Other news and notes follow.

Banks and smaller companies propelled stocks to their best January in 30 years, a sign that investors are favoring sectors tied to the U.S. economy. The Dow and the S&P 500 both closed with their biggest monthly gains since October 2015. The blue-chip index’s 7.2 percent rise was its best January performance since 1989, while the S&P’s 7.9 percent advance marked its best start to the year since 1987. The Dow and the S&P have each climbed 15 percent since Christmas Eve, their largest such percentage gain between the trading day before Christmas and the end of January since 1975, according to Dow Jones Market Data.

From 1926 to 2016, just 90 stocks of 26,000 account for half of all gains.

Europe’s economy is giving people the jitters. Investors are backing away from European assets, as worries over slowing growth and political uncertainty push the European Central Bank to rethink plans to tighten monetary policy this year. EU GDP grew at a tiny 0.3 percent in the fourth quarter of 2018, capping a year of low showings and as Italy slipped back into recession. Slow European growth is a concern for the global economy, too, particularly as China’s growth lagged last year, too.

Greg Mankiw, Harvard professor and Chair of the Council of Economic Advisers under President George W. Bush, took a look at President Trump’s economic plan and found it wanting.

The Department of Justice is seeking to shut down EcoVest, a sponsor of real estate investment programs, all focused on conservation easements, that it deems fraudulent. 
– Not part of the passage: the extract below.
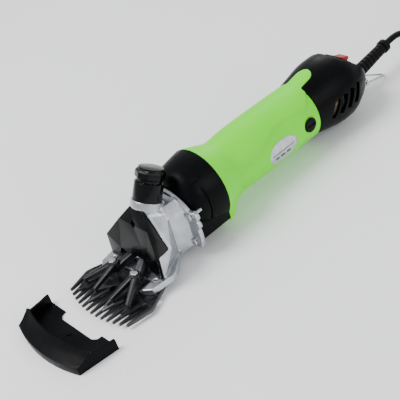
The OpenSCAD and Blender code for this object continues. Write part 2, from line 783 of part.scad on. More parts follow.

Overall, only 39 percent of Americans are well-disposed toward socialism, with older people and men particularly negative. However, 61 percent of Americans aged 18-24 have a positive reaction to socialism while the positives for capitalism are at only 58 percent.

President Trump announced new sanctions against Venezuela, targeting the wealth of Nicolás Maduro. “The world’s democracies are right to seek change in Latin America’s worst-governed country,” The Economist writes in a lead editorial.
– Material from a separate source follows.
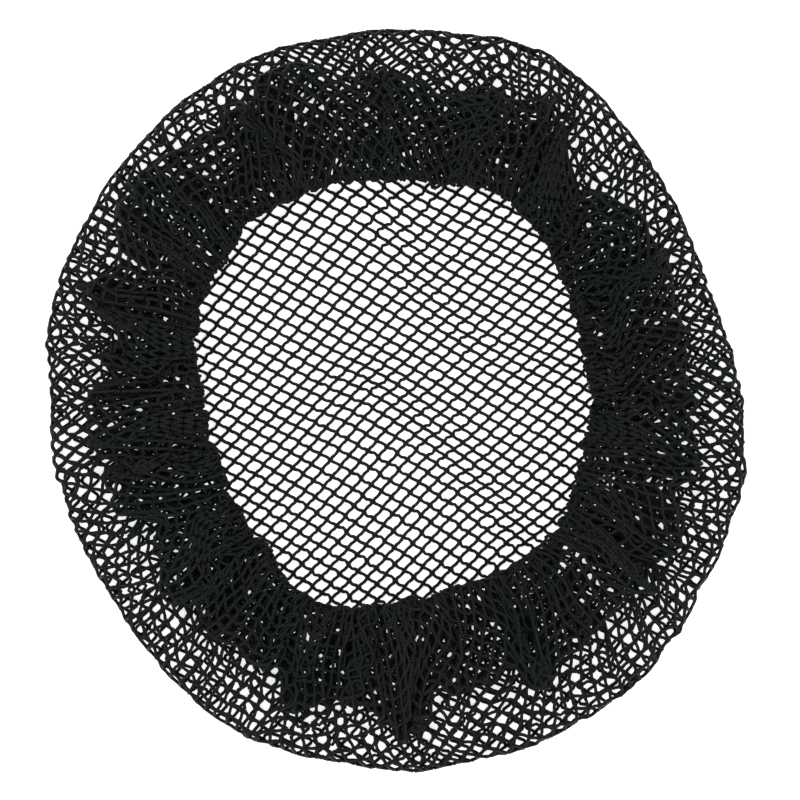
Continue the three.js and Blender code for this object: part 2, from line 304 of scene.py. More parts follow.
# Beyond the mouth the crown is uneven too
CROWN_UNEVEN = (0.8, 8, 34)
CROWN_UNEVEN_BAND = (70.0, 90.0)  # distances from the middle where that starts and is full
CROWN_DEPTH = 24.0  # distance outwards that counts as a step of depth


def crown_shift(flat):
    """How far the crown is pulled out of a true lattice at each place of the flat net."""
    x, y = flat.T
    shift_x = CROWN_SHEAR * y * (x - y)
    across = BAND_COS * x + BAND_SIN * (y - BAND_Y)
    down = BAND_SIN * x - BAND_COS * (y - BAND_Y)
    reach = np.where(across > 0, BAND_ABOVE, BAND_BELOW)
    band = np.exp(-(across / reach) ** 2) * smoothstep(down, *BAND_START)
    above = np.maximum(y - ABOVE_Y, 0)
    right = 0.5 + 0.5 * np.tanh((x - RIGHT_X * np.exp(-above / ABOVE_REACH)) / RIGHT_BLEND)
    lower = RIGHT_LOWER + TOP_LOWER * smoothstep(y, *TOP_BAND) + ABOVE_LOWER * above
    shift_y = BAND_PUSH * band - lower * right + ABOVE_HIGHER * above * (1 - right)
    rho, angle = np.hypot(x, y), np.arctan2(y, x)
    fade = 1 - smoothstep(rho, *CROWN_FADE)
    outside = smoothstep(rho, *CROWN_UNEVEN_BAND)
    drift = [uneven(CROWN_UNEVEN, angle, rho / CROWN_DEPTH, outside) for _ in range(2)]
    return np.column_stack([shift_x * fade + drift[0], shift_y * fade + drift[1]])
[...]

The Treasury Department will have to borrow $1 trillion to pay for the government’s growing budget deficit, a consequence of increasing government spending and smaller revenues due to President Trump’s 2017 tax cuts. Meanwhile, the 35-day government shutdown eroded the economic benefits of tax reform and spending increases, according to the White House’s projections. $3 billion in economic activity was permanently lost to the shutdown, the Congressional Budget Office estimates. Even worse, the tax cut has had no major impact on business capital expenditures.

New York’s top financial regulator will allow life insurers to use data from social media and other nontraditional sources when setting premium rates, although they will have to prove the information doesn’t unfairly discriminate. 
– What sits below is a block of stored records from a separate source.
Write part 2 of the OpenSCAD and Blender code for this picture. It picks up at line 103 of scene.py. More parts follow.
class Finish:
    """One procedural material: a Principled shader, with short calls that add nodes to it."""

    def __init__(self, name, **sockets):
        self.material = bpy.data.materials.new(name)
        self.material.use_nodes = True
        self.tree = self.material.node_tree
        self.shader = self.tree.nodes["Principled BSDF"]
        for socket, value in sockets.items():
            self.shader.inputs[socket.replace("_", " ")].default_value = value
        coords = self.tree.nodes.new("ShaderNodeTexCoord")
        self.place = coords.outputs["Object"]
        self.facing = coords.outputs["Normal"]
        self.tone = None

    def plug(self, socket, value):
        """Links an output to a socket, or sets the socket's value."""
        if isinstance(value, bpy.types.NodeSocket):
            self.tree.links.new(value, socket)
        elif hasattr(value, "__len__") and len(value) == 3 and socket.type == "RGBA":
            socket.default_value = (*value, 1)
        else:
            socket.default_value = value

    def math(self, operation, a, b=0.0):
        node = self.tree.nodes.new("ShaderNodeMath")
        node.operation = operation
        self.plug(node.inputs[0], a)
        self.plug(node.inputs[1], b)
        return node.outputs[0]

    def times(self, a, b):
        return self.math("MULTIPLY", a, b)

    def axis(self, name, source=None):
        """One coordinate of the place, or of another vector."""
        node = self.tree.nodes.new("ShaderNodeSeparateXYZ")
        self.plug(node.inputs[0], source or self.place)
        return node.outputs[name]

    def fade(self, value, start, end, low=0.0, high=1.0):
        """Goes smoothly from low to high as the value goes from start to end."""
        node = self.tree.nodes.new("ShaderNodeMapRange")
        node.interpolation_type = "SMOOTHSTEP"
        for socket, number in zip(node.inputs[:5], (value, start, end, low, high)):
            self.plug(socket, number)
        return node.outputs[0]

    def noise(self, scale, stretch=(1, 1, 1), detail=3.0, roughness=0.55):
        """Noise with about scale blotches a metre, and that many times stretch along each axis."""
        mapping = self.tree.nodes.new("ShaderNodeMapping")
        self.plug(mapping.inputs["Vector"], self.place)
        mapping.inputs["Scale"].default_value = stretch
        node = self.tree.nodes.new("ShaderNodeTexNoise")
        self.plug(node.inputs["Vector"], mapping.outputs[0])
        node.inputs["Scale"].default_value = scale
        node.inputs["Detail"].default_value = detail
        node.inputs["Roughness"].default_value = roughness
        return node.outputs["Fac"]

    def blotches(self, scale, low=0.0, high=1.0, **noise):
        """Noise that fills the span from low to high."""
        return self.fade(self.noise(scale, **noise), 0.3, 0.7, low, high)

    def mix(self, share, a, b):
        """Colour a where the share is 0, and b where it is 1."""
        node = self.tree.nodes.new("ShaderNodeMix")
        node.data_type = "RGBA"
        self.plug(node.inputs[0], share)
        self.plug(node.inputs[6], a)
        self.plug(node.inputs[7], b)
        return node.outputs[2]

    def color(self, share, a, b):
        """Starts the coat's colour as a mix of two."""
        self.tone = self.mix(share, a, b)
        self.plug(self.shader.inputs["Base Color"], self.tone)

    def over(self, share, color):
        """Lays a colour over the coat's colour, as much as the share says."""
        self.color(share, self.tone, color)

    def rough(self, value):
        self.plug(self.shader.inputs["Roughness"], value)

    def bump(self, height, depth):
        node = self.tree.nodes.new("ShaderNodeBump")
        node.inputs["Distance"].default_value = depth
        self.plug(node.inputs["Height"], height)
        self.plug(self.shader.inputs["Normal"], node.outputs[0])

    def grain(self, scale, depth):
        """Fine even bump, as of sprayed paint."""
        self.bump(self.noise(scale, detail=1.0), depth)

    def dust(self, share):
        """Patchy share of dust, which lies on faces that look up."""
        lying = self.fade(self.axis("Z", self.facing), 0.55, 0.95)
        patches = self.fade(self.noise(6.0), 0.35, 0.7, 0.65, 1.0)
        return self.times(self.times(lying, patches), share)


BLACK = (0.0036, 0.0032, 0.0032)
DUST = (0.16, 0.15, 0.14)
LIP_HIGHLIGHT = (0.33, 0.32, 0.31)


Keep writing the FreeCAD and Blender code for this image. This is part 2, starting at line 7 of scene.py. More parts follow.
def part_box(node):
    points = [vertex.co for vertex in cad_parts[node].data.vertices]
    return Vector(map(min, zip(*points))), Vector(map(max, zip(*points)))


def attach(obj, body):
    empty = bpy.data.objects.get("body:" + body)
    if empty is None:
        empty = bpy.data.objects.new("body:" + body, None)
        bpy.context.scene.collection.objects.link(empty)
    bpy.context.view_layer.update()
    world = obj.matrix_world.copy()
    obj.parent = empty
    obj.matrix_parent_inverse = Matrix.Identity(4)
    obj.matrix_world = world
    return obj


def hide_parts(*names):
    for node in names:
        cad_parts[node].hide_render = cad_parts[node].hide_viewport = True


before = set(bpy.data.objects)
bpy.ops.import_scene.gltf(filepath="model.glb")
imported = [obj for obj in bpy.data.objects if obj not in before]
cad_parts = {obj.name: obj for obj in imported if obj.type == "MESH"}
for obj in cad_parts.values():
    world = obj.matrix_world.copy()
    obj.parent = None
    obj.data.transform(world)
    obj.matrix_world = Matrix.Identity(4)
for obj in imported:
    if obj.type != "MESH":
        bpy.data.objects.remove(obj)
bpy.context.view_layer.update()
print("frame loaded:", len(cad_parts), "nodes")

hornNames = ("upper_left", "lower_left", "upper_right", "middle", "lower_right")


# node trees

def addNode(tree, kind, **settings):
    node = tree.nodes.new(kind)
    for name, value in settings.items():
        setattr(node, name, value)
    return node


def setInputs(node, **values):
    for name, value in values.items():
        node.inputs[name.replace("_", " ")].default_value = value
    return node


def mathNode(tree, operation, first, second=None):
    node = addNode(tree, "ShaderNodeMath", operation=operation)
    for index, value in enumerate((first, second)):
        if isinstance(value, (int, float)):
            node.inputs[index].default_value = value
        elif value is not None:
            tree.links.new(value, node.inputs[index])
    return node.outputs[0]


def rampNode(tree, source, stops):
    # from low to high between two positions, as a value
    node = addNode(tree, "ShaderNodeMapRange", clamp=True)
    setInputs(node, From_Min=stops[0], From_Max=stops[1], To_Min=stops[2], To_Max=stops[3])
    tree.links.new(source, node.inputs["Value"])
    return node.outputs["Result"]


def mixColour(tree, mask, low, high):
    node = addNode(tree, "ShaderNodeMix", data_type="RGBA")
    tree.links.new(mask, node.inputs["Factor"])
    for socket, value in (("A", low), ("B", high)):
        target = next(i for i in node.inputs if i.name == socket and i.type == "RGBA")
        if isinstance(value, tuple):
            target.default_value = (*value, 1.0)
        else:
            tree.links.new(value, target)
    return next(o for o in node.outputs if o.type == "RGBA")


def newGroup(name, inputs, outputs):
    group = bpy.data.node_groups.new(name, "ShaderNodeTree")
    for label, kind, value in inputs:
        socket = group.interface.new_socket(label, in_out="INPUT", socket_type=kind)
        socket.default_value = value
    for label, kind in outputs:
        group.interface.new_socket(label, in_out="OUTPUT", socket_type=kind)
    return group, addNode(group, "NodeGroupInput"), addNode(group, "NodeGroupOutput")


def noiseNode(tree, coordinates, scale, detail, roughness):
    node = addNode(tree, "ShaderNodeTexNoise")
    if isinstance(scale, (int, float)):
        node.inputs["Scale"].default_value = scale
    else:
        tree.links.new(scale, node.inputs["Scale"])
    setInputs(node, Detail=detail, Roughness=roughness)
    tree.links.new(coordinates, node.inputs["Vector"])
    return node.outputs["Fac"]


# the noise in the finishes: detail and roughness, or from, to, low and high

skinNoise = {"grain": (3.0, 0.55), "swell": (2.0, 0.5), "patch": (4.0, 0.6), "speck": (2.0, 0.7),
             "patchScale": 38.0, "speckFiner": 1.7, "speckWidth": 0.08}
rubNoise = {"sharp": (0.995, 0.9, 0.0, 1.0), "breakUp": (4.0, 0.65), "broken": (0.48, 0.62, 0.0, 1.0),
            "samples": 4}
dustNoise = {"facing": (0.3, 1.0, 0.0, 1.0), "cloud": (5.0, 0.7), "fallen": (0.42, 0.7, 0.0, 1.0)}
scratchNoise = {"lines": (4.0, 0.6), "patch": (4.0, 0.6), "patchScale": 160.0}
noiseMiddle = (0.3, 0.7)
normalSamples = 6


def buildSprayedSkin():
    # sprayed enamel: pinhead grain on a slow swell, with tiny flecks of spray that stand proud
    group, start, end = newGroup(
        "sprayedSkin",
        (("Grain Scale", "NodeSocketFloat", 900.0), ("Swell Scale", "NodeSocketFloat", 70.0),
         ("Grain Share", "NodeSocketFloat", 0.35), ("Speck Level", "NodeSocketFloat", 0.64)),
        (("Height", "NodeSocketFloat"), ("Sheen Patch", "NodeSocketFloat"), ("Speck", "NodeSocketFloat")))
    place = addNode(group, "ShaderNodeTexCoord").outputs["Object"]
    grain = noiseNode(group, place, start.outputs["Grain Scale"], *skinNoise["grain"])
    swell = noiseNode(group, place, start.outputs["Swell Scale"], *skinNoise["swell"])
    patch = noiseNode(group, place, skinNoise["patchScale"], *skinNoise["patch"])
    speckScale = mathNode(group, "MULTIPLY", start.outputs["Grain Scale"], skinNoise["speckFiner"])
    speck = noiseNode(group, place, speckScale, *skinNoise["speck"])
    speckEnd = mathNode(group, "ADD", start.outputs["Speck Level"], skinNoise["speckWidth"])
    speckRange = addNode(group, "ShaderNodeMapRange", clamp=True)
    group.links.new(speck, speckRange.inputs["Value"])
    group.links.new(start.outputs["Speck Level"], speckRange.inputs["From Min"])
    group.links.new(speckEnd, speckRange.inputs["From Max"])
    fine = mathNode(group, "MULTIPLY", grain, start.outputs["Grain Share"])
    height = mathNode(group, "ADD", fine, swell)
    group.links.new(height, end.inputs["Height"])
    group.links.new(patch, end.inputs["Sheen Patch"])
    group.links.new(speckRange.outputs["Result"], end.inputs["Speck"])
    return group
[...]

PG&E, which is California’s largest utility, filed for bankruptcy protection as it struggles with billions of dollars in potential liabilities from its role in sparking California wildfires, triggering one of the most complex corporate reorganization cases in years.

As the two sides resumed talks last week, the U.S. and China were sharply divided on trade issues, suggesting a hard slog ahead of a March 1 deadline. However, progress was said to have been made and President Trump expects to meet with Chinese President Xi Jinping later this month to resolve the conflict that has rattled the global economy. 

Brexit keeps going nowhere fast.

Pending home sales fell 2.2 percent in December, meaning almost 400,000 fewer contracts were signed to buy existing homes. It’s part of an ongoing slump that’s seen 12 straight months of year-over-year declines. It’s also the lowest December sales reading since 2013. Existing home sales had been trending higher but also reversed course last month, falling 6.4 percent from November to a seasonally adjusted 4.99 million sales in December. That’s down 10.3 percent from December 2017’s 5.56 million sales when the metric was moving in the opposite direction.

More than 50 investment advisers are under pressure to settle federal claims they steered customers to mutual funds that charged excessive fees, even though asset manager fees are being squeezed generally. Meanwhile, the outsourced-CIO market is booming – and its influence is reverberating across the asset management industry.